Ryan Wilson, despite an impending court case for an alleged assault, snares a back-row berth.
"You don't see me wearing a wig, so that's for someone else to do," said Johnson, referring to the player's off-field distractions. "That's not my issue, that one."
Scotland haven't won an away match in this competition first-up since 1998 – also in Dublin – and are historically slow starters in the championship, winning just one opening game since five nations became six in 2000.
They have always planned jam tomorrow without ever delivering, but colourful Aussie Johnson is promising a sticky situation for the Irish this weekend.
"I can only speak on where I am in developing this squad," added Johnson. "We want to be competitive and develop the squad. It's a useful back-line in terms of experience.
"We're growing as a team, and we're probably experienced up front, but we have to be honest and look at ourselves at where we are in the world.
"The jam will come because I'll concentrate on the things that we can control and then I will give you a really good sandwich at the end, okay?"
On Sunday specifically, Johnson reckons: "It'll be a fast, open game. Where they left off against New Zealand is where they'll start but without the goal at the end.
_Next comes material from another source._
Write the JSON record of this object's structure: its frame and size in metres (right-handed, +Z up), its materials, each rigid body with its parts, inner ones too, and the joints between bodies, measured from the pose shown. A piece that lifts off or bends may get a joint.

How's that?"
Johnson's aim is to prevent Ireland completing what they couldn't against the All Blacks and, summing up his selection, Johnson enigmatically concluded that: "I use statistics like a drunk uses a lamp-post – for support rather than illumination."
However, it does remain to be seen whether the side he selected may instead prove closer to a phrase beloved of the legendary coach who so memorably led Scotland to a Grand Slam 30 years ago this season, Jim Telfer.
After watching Rob Wainwright drop one too many balls in training on the 1997 Lions tour, the famously irascible coach opined: "You're like a lighthouse in a desert ... brilliant but f***ing useless!"
Scotland (v Ireland) – S Hogg; S Maitland, A Dunbar, D Taylor, S Lamont; D Weir, G Laidlaw; R Grant, R Ford, M Low; T Swinson, J Hamilton; R Wilson, K Brown (capt), D Denton. Reps: P MacArthur, A Dickinson, G Cross, R Gray, J Beattie, C Cusiter, M Scott, M Evans.